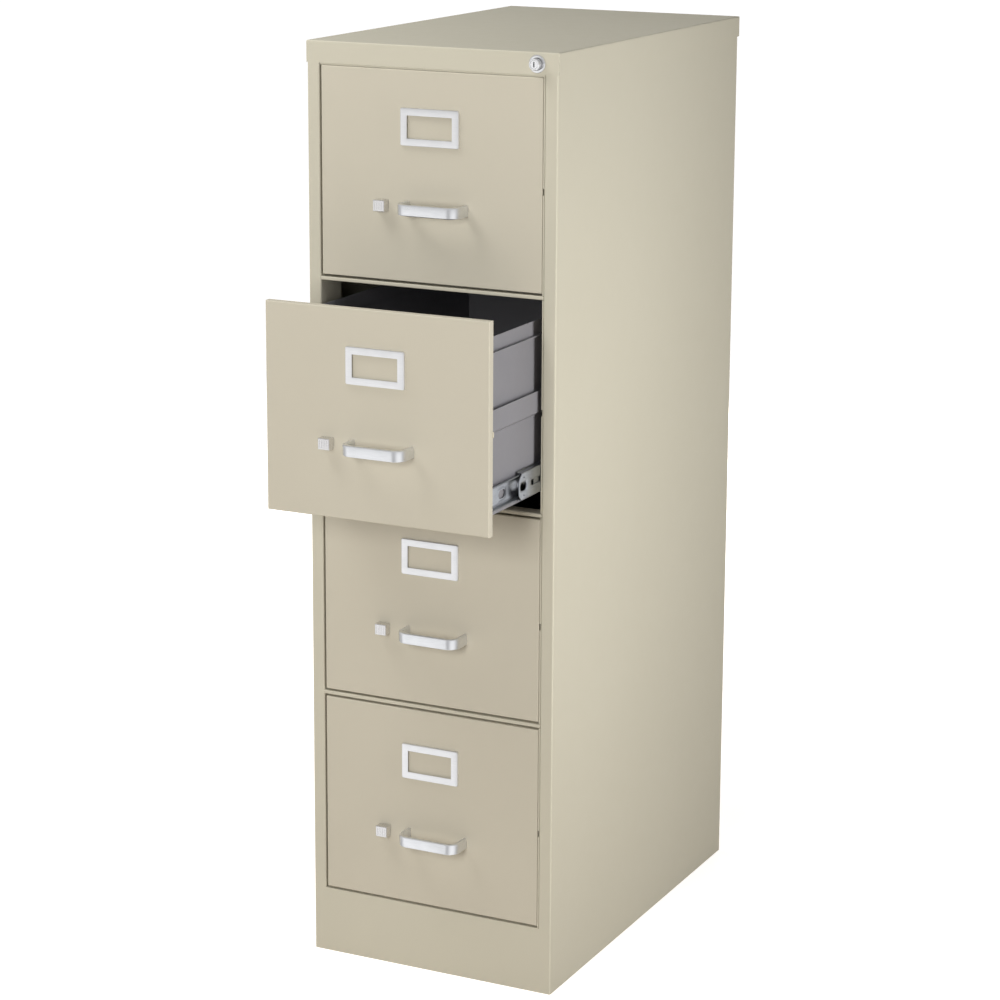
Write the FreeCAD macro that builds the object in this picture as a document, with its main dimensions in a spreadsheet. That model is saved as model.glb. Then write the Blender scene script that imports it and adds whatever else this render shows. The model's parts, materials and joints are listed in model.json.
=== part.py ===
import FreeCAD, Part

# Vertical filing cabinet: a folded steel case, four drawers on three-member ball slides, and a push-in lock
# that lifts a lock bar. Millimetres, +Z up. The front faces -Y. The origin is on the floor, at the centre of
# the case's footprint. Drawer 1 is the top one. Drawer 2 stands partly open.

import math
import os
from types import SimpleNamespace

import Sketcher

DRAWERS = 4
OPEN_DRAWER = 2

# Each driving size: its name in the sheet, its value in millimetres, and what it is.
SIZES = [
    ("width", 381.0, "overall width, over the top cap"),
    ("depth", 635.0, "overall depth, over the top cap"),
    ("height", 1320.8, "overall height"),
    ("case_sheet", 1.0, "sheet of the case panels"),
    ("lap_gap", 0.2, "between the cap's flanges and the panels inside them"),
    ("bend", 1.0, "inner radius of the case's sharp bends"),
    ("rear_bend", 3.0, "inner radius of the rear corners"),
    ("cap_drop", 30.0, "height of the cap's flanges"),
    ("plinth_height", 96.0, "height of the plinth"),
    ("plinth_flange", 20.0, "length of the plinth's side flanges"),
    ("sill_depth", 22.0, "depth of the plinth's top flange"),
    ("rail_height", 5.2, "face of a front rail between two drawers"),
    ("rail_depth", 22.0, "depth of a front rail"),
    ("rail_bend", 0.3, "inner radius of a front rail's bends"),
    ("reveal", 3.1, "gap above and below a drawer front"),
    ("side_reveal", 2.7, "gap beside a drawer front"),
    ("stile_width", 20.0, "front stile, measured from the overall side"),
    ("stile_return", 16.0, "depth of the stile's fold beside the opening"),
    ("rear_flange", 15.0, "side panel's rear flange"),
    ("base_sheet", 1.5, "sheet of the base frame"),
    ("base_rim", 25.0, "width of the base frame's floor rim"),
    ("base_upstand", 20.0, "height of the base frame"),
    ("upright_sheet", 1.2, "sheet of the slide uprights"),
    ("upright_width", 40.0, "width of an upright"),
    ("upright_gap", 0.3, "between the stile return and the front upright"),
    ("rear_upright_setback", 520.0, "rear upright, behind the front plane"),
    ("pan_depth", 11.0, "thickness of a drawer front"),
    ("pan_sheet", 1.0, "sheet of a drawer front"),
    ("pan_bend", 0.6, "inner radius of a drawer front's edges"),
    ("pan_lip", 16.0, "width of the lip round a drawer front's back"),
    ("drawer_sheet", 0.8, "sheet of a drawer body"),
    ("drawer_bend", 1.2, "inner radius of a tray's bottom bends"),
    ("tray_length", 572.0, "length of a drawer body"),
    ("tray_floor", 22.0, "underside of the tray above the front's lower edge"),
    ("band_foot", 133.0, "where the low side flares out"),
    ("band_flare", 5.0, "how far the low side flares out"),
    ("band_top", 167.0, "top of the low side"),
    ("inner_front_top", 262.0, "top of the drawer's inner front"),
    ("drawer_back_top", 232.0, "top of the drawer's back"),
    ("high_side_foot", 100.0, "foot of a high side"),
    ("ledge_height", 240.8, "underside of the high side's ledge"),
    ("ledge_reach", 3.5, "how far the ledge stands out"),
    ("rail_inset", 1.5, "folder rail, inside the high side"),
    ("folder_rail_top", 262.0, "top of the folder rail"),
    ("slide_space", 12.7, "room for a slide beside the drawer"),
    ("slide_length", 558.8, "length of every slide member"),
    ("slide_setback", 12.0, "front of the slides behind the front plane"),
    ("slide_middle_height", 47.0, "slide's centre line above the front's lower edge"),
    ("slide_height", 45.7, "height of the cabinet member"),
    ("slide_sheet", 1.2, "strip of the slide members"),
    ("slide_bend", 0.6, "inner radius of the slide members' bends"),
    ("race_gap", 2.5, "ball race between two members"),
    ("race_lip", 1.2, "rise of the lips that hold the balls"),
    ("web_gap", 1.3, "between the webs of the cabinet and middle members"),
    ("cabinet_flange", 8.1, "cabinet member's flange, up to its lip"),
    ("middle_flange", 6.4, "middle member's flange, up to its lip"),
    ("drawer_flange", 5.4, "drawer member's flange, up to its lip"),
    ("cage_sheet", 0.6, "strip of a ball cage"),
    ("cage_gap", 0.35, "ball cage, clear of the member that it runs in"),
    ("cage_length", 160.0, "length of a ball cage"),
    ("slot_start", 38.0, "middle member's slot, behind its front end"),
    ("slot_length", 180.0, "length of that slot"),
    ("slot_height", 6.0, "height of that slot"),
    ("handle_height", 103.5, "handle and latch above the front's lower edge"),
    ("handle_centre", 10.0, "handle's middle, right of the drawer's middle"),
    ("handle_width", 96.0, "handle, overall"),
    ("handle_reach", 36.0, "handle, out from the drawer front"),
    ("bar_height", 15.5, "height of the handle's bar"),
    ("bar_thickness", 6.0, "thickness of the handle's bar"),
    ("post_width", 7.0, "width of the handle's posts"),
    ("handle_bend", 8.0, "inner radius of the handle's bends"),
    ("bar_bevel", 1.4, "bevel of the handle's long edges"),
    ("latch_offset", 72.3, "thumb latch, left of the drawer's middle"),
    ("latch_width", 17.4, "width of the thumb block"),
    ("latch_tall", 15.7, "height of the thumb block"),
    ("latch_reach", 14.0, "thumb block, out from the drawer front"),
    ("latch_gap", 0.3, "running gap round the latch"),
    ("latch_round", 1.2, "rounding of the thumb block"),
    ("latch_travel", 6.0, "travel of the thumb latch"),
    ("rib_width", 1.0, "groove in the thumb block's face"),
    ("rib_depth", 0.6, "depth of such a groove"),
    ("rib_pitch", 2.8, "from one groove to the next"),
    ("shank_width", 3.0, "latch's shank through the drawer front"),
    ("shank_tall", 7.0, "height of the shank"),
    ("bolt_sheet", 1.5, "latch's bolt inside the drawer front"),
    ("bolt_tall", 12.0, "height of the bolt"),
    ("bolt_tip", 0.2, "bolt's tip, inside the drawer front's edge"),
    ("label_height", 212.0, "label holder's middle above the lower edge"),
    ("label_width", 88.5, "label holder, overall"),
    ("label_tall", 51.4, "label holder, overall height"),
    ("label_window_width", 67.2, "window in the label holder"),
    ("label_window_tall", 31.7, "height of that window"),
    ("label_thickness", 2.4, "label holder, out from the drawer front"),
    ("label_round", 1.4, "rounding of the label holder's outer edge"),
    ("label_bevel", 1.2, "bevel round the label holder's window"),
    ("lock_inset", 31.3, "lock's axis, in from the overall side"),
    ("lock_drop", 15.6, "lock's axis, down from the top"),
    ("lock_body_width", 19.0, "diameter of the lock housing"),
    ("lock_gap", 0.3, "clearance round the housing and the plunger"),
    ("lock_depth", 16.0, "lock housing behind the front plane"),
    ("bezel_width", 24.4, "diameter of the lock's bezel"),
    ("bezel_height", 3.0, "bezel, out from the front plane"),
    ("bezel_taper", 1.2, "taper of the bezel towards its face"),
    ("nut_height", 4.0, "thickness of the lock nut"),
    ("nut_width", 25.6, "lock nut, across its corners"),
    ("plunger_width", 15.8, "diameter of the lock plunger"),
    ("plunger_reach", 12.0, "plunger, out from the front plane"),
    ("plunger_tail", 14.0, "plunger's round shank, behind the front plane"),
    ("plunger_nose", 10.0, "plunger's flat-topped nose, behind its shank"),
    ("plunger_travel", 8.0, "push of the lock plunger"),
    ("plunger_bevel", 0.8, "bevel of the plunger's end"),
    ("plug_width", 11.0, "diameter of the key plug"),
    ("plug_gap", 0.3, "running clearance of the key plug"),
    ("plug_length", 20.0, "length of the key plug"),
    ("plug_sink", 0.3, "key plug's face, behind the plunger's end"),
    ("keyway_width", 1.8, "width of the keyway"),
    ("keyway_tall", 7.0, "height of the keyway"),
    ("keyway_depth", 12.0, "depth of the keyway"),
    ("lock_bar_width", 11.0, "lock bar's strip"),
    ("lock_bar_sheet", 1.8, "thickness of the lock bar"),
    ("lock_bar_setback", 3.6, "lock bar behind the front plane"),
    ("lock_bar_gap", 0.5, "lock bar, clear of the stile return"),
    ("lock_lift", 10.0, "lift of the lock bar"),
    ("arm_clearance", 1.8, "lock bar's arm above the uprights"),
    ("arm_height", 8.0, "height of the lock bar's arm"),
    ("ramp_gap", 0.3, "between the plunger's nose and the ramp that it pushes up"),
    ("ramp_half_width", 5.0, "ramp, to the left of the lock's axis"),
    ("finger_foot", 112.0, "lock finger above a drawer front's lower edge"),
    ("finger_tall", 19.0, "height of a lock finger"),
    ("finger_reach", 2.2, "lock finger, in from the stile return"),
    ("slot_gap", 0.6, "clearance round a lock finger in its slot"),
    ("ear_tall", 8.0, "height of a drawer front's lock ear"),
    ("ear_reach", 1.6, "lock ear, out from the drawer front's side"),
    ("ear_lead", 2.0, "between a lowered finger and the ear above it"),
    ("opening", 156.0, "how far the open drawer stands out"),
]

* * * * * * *

• **Directions**:
Print the material above verbatim, first line through the line containing "import FreeCAD, Part", both included.

• **Result of the task**:
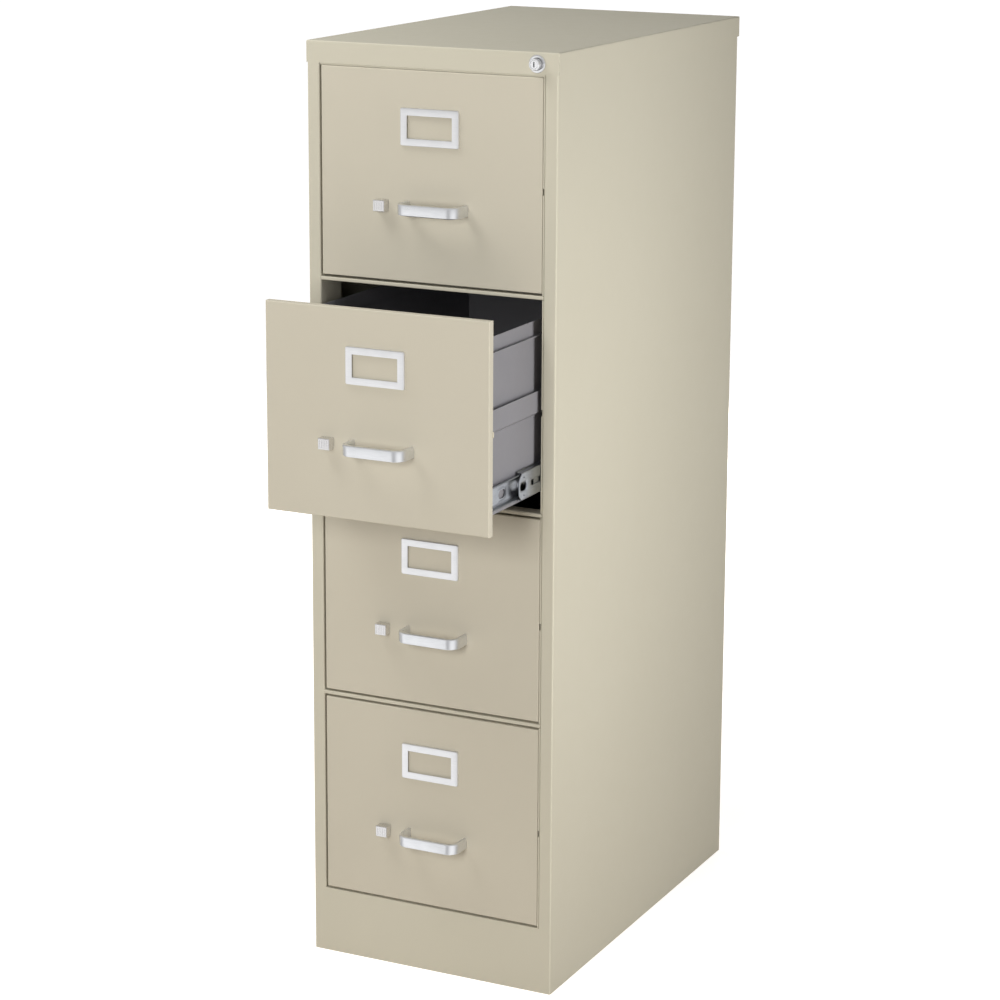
Write the FreeCAD macro that builds the object in this picture as a document, with its main dimensions in a spreadsheet. That model is saved as model.glb. Then write the Blender scene script that imports it and adds whatever else this render shows. The model's parts, materials and joints are listed in model.json.
=== part.py ===
import FreeCAD, Part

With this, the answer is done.